Расчет только наличными, или страсть по наследству - страница 6



Валерия выпрямилась и неторопливо покинула кабинет начальства.

«Запомнила я все. Не даун. Только и слышишь: пожрать да пожрать. Здоров ты жрать!» – Складочки пролегли на высоком и чистом Лерочкином челе. Она пожала плечами и занялась готовкой.

Из кабинета Иллариона доносился вибрирующий тенор.

«Необыкновенная, тра-та-та-нежная, ты моя вселенная, а-аааа», – тихо гудел Игнатьев, особенно напирая на длинное «а».

В предвкушении очередной порции кофе, бутербродов и сладостей он просматривал личную электронную почту.

Валерия погладила себя по крутым бокам и загадочно улыбнулась. Роль необыкновенной и ласковой вселенной для Иллариона ее полностью устраивала.

«Он думает, что прямо зашибись, какой умный. Что Валерия Огурцова ничего не видит, не слышит и не замечает. Напрасно. Держит меня за прислугу. А я не сдамся. Душечка мой нетерпеливый. Думаешь, что ты неуязвим? Напрасно. На память я пожаловаться не могу».

Примерно через двадцать минут дверь с грохотом распахнулась и ввалилась группа «золотые руки» – Борис Майков и Вадим Козулин.

– Привет, Илларион, – шумели рабочие. Они с размахом плюхнулись в удобные кресла.

– Привет, привет, ударники, что там с объектом? Выкладывайте! – благодушно предложил Игнатьев и распахнул створки окна пошире. Тяжелый, устойчивый дух трудового пота пронзил маленькое помещение.

Илларион подозревал, что источником невыносимого запаха были не только тела гегемонов и все, что прикручивалось к ним сверху, а и основная, так сказать, опорно-двигательная часть тела.

Тяжелые пережитки советских времен. Душ или баня строго по расписанию, раз в неделю или в две. Чаще нельзя – вредно и утомительно. Смывается защитный слой. Оголяются нервы.

Ударники, не в пример своему директору не отличались столь деликатной чувствительностью и окно решительно прикрыли.

– Надует ведь, Илларион Егорыч. Потом лечись, а ты ведь за пропуск по болезни нам не заплатишь, – с чувством пробасил Борис.

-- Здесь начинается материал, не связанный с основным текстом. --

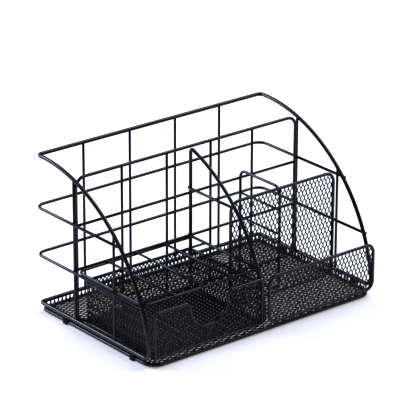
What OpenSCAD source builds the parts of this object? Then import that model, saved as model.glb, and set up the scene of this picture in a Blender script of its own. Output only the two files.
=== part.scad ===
// Desk organizer of bent and welded steel wire with expanded-metal panels and a sliding drawer.
// Millimetres. +X is to the user's right, +Y is towards the back, +Z is up.
// The origin is at the bottom centre of the whole organizer.

/* [Overall] */
// Width over the wires that run round the sides
overall_w = 223; // [190:1:280]
// Depth from the front panel to the wires that run round the back
overall_d = 140.7; // [120:0.1:180]
// Height from the desk to the top of the back rod
overall_h = 128.6; // [115:0.1:170]

/* [Bays] */
// Depth of the file slot, from the back wires to the partition
file_bay_d = 44.6; // [30:0.1:60]
// Distance from the divider's arc, at the height of the pen panel's top, back to the panel
pen_panel_setback = 1.9; // [1.5:0.1:20]
// Width of the drawer bay, from the left frame wires to the divider
drawer_bay_w = 110.3; // [80:0.1:140]
// Width of the left pen compartment, from the divider to the pen divider
pen_bay_w = 49.4; // [25:0.1:80]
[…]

– Нет, дорогие мои, я так долго не выдержу, немедленно окно откройте. Это во-первых, а во-вторых, я – весь внимание, докладывайте про свои подвиги, – нахмурился Илларион и поерзал в кресле, пытаясь носом найти оптимально безопасную воздушную нишу.

– Так чего там докладывать-то, Егорыч, – успокоительно заметил Майков, – все в порядке, мы почти закончили монтаж, осталось только кое-что наладить, там фильтр один не работает, а так почти все в порядке. Но вечером и ночью я туда больше не поеду ни за что, вот как хочешь, Егорыч. Не поеду и все тут. Днем – пожалуйста, а на ночь глядя – ни-ни. – Рабочие уставились на Игнатьева.

Илларион помассировал шею, потянул себя за роскошные кудри и с отвращением произнес:

– Я жду от вас объяснений.

– Так чего объяснять. Ну, провозились мы с монтажом до часу ночи, Вадим-то пораньше уехал, а я остался ночевать на втором этаже в этой комнате, где короб мы устанавливали. Ну, лег на диванчик, как был в куртке, да и уснул. Думаю, встану часиков в шесть и до девяти утра еще поработаю, да и Вадим приедет, может, успеем закончить – Майков замолчал, смачно откашлялся и продолжил:

– Сплю, значит, я, а потом чувствую, что кто-то меня за плечо трясет, типа «будит». Трясут и трясут. Я, того, проснулся, глаза открыл и вижу, бабка какая-то идет к двери, то есть выходит из комнаты. Бабка-то вся прозрачная, ну настоящее привидение.

Я думаю, что сплю, наверное, еще и глаза скосил в сторону, а на плече, в том месте, за которое меня трясли, куртка смялась вся. Я сам себя ущипнул крепко так, больно стало, ну и понял, что не сплю я вовсе. А бабка-то к двери подошла, дверь открыла и вышла, хлопнув дверью.